Satu hal yang juga kami soroti ialah tentang kebocoran anggaran dalam pelbagai pesona indikator ekonomi makro yang disuguhkan pada draf RPJPN 2025-2045 ini, misalnya indikator PMI (purchasing managers index), indeks daya beli, investasi langsung, neraca pembayaran, dan lainnya terlihat berjalan positif. Namun, satu hal yang selalu menggelayuti tubuh ekonomi Indonesia dan kurang disentuh dalam draf RPJPN 2025-2045 ini ialah penyakit entropi ekonomi. Adanya ekonomi biaya tinggi, masih besarnya pungutan resmi/tidak resmi, korupsi makin mengganas dan masif, kebocoran anggaran negara, ekonomi rente, dan seterusnya merupakan bagian entropi itu. Penyakit ini selalu mengganggu proses pemulihan dan perjalanalan ekonomi untuk 20 tahun ke depan.

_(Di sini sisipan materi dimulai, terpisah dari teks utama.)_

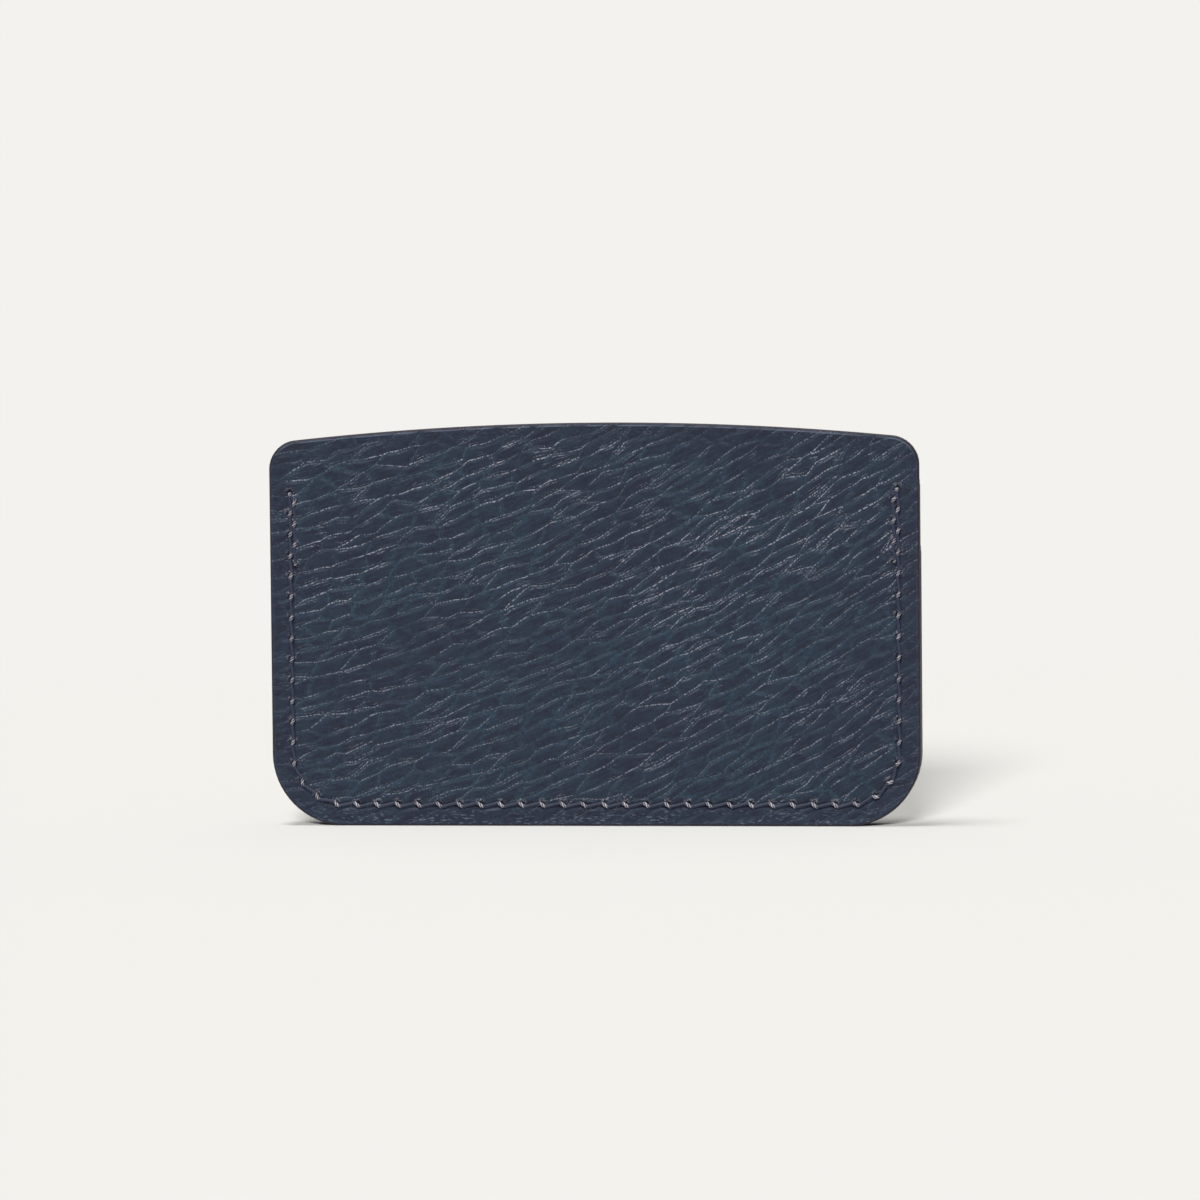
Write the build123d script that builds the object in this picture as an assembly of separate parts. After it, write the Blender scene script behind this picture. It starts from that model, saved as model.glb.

Entropi ekonomi telah berdampak pada sulitnya perekonomian Indonesia keluar dalam jebakan pendapatan kelas menengah atau middle income trap (Pakkanna, 2022). Situasi ini pun terkonfirmasi, ekonomi Indonesia sulit naik ke status negara dengan pendapatan tinggi. Selain itu, berdampak pada naiknya angka incremental capital output ratio (ICOR). Angka ICOR Indonesia masih bertengger tinggi mendekati 7%, sementara rerata negara ASEAN hanya 3,5%. Tingginya angka ini mengirim pesan, masih rendahnya produktivitas, rendahnya daya saing, inefisiensi, dan banyaknya biaya siluman menerpedo mesin birokrasi ekonomi.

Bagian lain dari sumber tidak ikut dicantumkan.